Having overcome his anxiety about her living with him, he was now equally anxious that she be with him all the time. He asked nothing from Fernande but to exist as part of his life. He didn't care if she cooked, he didn't expect her to keep their place clean or even to sweep the floor, and he positively forbade her to do the shopping, his jealousy creating nightmarish visions of her being propositioned on the streets of Montmartre and succumbing to other men's advances. His needs perfectly matched her disposition. "Out of a sort of morbid jealousy," she wrote, "[Picasso] forced me to live like a recluse. But with some tea, books, a couch, not much housework to do, I was very, very happy.... I was, I admit, extremely lazy." Her youthful indolence and her unbridled sensuality were the cornerstones of their relationship. She offered Picasso passionate and abandoned sex, at any time that suited the unpredictable rhythm of his work and his equally unpredictable moods. By regularizing his sex life she brought stability to his whole existence. In fact, she brought more than that. Her equanimity balanced his anxiety, and her healthy optimism was an antidote to his depressions—not a potent enough antidote, however, as she herself observed. "This rather sad, sarcastic man, who was sometimes a bit of a hypochondriac, found no consolation but only forgetfulness in his work and in the love of his work, for he always seemed to bear a great grief within him."

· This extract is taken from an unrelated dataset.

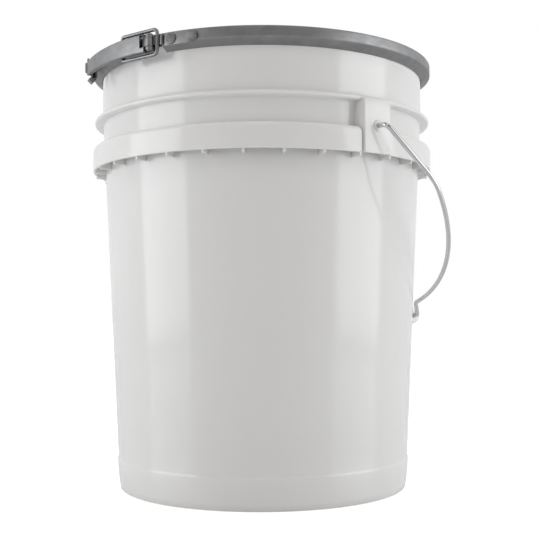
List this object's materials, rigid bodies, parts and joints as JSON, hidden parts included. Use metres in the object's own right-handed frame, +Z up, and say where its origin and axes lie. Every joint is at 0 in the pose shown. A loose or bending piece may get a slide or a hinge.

With Fernande, Picasso was becoming a man, no longer the adolescent who searched for women in whorehouses and thought only of himself. Fernande's value to him was there for all to see in the metamorphosis that his work underwent. Rose became the dominant color, and circus performers and saltimbanques replaced the derelicts of the blue worlds He still portrayed outsiders, but there was more tenderness and more empathy in this world of the circus. Charles Morice wrote another piece in March of 1905, in which he saluted Picasso's new maturity and his deepened sensibility relative to his earlier work, when "he seemed to take delight in sadness without sympathizing with it."